Community Connection: Close Collaborations

One of my favorite things about my job at the DMA is the opportunity to work closely with teachers and students over an extended period of time.  Over the last three months, I’ve worked with Shawna Bateman and Daniel Hall through the Thriving Minds After School Program.  During this process, I gained valuable knowledge about the after school environment, which is immensly different than during-school hours.  An extra bonus for me was getting to know these two very interesting people: Daniel performs regularly with a variety of musicians and bands who collaborate in The Dallas Family Band, and Shawna shared an incredible found object sculpture she had made years ago to connect with one of the after school program activities.
 
What are you learning from your experiences in the Thriving Minds After School Program?

Daniel:  I’ve learned that when working with kids, things don’t always go as you planned.  That’s not always a bad thing –  you’re able to see art and teaching in different ways than you would have normally imagined, based on the responses of the kids and the way things flow in the classroom.

Shawna:  The biggest thing I’ve learned is how important arts education is for children.  We have a great need for arts education, and the arts are often the first thing that goes with budget cuts.

What do you do outside of the after school program, and how does that inform your work with students?

Daniel:  I’m a performing musician and artist, so I’m teaching kids about things I know and actually do.  I spend just as much – if not more – time practicing the discipline I teach, as opposed to a chemistry teacher who might spend all their time in classroom and little time working directly with chemicals.

Daniel, far left, performs with The Dallas Family Band outside the Flaming Lips concert during NX35 Conferette in March 2010.

Shawna:  I hike, read, and catch dragonflies.  I also paint and make jewelry, which allows me to talk with students about creating things on a level they can relate to.  A lot of times, kids think of art as something that someone else does. 

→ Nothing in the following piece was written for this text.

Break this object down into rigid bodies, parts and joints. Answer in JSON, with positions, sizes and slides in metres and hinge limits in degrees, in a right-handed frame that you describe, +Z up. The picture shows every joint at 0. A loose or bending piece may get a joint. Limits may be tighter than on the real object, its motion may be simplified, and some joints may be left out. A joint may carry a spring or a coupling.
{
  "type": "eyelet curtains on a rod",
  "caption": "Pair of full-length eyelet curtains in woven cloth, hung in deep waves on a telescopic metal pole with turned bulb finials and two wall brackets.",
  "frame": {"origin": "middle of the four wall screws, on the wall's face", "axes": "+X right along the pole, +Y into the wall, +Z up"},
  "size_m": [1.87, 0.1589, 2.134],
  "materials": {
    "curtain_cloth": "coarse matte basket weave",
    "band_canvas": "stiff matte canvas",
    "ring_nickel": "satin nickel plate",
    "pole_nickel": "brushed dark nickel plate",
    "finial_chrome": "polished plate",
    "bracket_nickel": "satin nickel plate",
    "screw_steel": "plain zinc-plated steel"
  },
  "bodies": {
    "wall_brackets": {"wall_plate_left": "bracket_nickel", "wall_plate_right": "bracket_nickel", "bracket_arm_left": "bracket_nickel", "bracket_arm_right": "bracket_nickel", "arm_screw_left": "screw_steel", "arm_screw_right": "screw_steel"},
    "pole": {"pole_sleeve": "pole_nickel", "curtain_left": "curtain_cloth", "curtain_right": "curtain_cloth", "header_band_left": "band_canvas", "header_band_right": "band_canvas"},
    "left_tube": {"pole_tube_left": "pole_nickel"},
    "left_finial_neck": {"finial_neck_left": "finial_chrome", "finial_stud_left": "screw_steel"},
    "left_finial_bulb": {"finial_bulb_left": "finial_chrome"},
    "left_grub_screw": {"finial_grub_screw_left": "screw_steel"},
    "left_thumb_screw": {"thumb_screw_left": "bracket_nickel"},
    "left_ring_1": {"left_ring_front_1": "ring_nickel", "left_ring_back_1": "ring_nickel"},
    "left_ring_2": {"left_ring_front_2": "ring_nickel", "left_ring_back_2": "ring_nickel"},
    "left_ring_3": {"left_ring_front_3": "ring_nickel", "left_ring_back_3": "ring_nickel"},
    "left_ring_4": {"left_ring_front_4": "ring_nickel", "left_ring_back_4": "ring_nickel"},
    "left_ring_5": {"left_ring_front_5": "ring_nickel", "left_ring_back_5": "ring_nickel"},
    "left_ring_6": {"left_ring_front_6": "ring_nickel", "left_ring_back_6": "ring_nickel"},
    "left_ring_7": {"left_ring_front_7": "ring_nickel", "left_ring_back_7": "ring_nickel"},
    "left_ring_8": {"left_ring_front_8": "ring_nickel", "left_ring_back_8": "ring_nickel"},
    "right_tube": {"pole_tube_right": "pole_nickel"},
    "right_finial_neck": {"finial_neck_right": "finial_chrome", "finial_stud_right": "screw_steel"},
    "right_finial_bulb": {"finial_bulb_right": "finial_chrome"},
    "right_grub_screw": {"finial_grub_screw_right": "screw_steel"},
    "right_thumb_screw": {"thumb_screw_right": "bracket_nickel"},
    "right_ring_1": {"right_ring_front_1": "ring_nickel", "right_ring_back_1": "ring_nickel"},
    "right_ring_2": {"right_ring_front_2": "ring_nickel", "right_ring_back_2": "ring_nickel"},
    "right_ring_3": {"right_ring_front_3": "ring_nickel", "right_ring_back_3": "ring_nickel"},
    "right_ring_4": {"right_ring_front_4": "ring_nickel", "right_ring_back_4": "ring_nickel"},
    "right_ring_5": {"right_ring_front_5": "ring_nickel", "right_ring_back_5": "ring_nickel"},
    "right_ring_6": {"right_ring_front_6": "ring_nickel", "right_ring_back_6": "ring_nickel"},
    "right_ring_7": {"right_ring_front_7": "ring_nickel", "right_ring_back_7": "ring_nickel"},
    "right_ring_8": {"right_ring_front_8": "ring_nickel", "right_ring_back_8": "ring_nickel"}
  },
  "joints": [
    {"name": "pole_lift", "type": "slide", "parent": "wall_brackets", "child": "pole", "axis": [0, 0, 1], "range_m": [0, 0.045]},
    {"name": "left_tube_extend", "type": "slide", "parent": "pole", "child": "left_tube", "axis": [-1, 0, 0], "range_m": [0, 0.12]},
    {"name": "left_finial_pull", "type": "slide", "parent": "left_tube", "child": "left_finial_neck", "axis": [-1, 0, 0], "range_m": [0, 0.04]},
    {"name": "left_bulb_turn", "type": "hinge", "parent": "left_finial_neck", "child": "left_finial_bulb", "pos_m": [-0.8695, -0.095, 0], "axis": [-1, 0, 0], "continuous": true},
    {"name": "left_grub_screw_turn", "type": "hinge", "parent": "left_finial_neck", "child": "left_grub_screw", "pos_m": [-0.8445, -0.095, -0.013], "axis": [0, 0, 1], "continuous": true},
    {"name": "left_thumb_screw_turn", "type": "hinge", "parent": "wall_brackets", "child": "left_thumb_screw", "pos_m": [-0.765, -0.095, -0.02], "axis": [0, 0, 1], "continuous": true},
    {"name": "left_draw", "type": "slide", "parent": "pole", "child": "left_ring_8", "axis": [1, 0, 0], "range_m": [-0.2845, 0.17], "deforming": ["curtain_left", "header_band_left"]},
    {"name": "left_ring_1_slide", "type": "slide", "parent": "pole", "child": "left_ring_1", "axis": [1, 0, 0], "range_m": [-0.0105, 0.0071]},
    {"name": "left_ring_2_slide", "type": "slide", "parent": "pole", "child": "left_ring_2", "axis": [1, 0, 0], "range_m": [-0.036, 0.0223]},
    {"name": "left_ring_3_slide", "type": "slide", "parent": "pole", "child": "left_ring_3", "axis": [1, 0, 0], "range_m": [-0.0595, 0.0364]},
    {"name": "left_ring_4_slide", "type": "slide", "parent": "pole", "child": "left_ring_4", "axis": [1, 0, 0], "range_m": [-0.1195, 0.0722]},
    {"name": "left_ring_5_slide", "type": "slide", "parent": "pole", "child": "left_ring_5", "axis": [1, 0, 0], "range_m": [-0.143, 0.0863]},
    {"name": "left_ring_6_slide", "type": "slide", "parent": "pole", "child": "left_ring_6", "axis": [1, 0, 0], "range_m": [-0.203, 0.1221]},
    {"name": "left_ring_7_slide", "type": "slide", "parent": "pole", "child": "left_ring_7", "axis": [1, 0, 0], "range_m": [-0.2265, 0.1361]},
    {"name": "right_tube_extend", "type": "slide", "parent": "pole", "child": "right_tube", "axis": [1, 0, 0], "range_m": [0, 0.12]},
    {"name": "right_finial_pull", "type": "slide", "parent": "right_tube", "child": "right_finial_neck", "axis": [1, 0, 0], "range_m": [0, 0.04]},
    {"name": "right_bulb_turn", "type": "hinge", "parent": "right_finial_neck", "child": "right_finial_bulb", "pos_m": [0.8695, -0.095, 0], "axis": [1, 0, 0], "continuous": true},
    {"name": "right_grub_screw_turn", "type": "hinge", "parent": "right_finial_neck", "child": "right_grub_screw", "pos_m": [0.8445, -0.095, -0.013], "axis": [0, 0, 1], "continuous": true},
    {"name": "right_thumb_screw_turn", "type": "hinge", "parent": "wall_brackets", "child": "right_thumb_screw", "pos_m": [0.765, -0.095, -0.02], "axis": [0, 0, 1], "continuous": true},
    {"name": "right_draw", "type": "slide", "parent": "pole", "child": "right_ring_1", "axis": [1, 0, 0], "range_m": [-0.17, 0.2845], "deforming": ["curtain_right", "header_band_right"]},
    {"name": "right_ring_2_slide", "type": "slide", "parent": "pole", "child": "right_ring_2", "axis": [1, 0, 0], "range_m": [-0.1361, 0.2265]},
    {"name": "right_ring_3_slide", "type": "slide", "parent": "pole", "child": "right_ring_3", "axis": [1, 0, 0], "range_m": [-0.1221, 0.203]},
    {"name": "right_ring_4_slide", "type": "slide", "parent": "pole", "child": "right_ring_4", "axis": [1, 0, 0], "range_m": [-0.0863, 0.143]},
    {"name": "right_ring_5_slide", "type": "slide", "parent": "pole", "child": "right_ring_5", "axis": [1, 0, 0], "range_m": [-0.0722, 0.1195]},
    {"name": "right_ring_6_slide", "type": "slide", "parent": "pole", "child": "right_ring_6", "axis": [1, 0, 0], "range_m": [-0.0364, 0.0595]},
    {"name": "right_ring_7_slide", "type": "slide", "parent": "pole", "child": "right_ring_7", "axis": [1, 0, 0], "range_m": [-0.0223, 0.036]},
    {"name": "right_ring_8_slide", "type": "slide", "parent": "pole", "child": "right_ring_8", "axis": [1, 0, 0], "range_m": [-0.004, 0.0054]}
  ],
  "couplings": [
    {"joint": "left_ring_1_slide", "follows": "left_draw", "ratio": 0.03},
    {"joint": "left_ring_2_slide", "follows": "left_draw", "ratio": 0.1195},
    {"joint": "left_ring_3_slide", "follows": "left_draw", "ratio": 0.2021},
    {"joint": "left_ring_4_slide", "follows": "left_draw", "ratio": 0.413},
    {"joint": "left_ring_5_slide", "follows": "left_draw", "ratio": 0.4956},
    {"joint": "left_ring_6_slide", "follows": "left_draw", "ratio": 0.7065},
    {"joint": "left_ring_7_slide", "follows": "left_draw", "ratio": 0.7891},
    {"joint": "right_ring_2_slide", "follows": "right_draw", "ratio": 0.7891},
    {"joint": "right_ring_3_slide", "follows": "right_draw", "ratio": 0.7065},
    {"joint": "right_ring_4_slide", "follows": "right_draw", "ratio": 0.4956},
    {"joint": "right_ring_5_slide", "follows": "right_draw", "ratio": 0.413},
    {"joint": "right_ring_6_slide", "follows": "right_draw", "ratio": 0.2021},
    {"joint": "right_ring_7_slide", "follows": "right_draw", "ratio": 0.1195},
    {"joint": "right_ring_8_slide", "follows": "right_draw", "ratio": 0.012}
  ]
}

Shawna sits in her favorite park, thinking.

Where do you see yourself in 5 years?

Daniel:  I don’t typically like to think in concrete terms for the future, but I will say that I’ll be playing music for the rest of my life. Five years from now, I’ll still be a practicing musician and artist.  The way that will work itself out is entirely unknown, and I’m not going to worry about that.

Shawna:  On the top of a mountain with a lovely hat.

Do you want to share any memorable experiences with the after school program this year?

Daniel:  There are always funny things that kids say that make for hours of conversations with my friends later.

Shawna: I really loved hearing that the kids would not stop talking about the artist.  Not only did they absorb what I taught them, but they were excited to use that information.  [Shawna’s students visited the DMA and viewed the artworks they discussed in the classroom.  The group leader told Shawna that she had to adjust the timing of their visit because the students wanted to tell her everything they remembered about the artist.]